Nunca neste país a cesta básica custou tão pouco, costuma repetir o presidente Lula para ressaltar o que considera ser um dos maiores feitos do seu governo. E não há mesmo quem possa contestá-lo: desde julho de 2004, segundo levantamento do Departamento Intersindical de Estatística e Estudos Socioeconômicos (Dieese), o custo da cesta em Curitiba, por exemplo, caiu 5%, enquanto que a inflação acumulada no período chegou a cerca de 10%. Festeje-se este resultado, mas não nos esqueçamos do reverso da medalha: há gente pagando preço muito alto por tal sucesso, os produtores rurais.

Lula se beneficia do sucesso, transformando-a na montanha de votos que, tudo indica, garantirá sua reeleição. As famílias mais pobres certamente vão retribuir eleitoralmente o visível benefício que lhes foi proporcionado pela conjunção de pelo menos dois fatores positivos alcançados ao longo dos últimos três anos: o aumento real do salário mínimo e a queda generalizada dos preços dos gêneros alimentícios.

Os números não mentem e não adianta brigar com eles: em julho de 2004, a cesta básica custava para o trabalhador curitibano R$ 165,47, consumindo 63% do salário mínimo de então, de R$ 260,00. Em julho último, a cesta custava R$ 157,86, representando 45% do atual mínimo, de R$ 350,00.

Pelo menos uma parte desse "milagre", no entanto, veio de um santo maior que Lula, o agricultor, que na outra ponta sofre as conseqüências. A queda dos preços agrícolas não se deu em razão de uma ação positiva do governo, mas por embaraços provenientes de uma combinação danosa de fatores, dentre os quais encontram-se alguns de exclusiva responsabilidade da política econômica empreendida nos últimos anos.

De fato, desde a safra de 2004, ao mesmo tempo em que o mercado internacional derrubava os preços dos principais produtos agrícolas, praticava-se (e ainda se pratica) uma política cambial que freou as exportações, estimulou a concorrência dos importados e derrubou a lucratividade do campo, lançando o setor numa das mais graves crises de sua história. O efeito imediato foi o aumento da oferta no mercado interno, com conseqüente e generalizada queda de preços. Exemplo mais gritante desse efeito deu-se no caso do arroz, cujo preço hoje equivale a um terço do que valia há dois anos.
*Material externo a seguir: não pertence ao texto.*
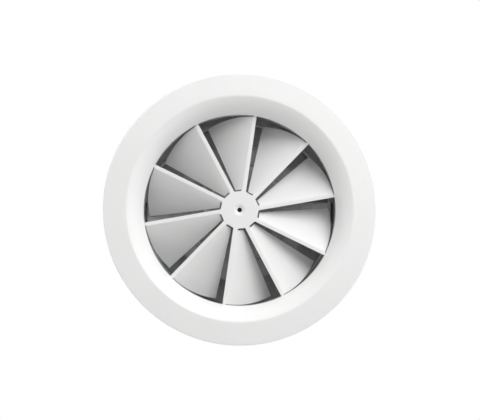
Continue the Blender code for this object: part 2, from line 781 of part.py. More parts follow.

Quebras de safra ocasionadas por problemas climáticos ajudaram a criar a situação de caos no setor agrícola, que acumula o mais alto nível de endividamento e inadimplência dos últimos tempos. E a tal ponto isto é sério que hoje está ocorrendo um fato inusitado: sobra dinheiro para o crédito agrícola. A razão? Os produtores não podem, por inadimplentes, ou não querem contratar empréstimos para não correr riscos maiores.

Em decorrência disso tudo calcula-se que a próxima safra brasileira de verão perderá quase "um Paraná" de área de plantio: mais de quatro milhões de hectares deixarão de ser plantados. Some-se a essa redução de área, a redução também no uso de tecnologias de incremento à produtividade, determinada pelo esforço do agricultor em cortar custos de produção.

Resumo da história: com esta política, corre-se o evidente risco de se estar matando a galinha dos ovos ouro. Não é improvável que em futuro próximo o país passe a depender de importações para alimentar o povo. E daí já não se terá nenhum controle sobre preços de cesta básica.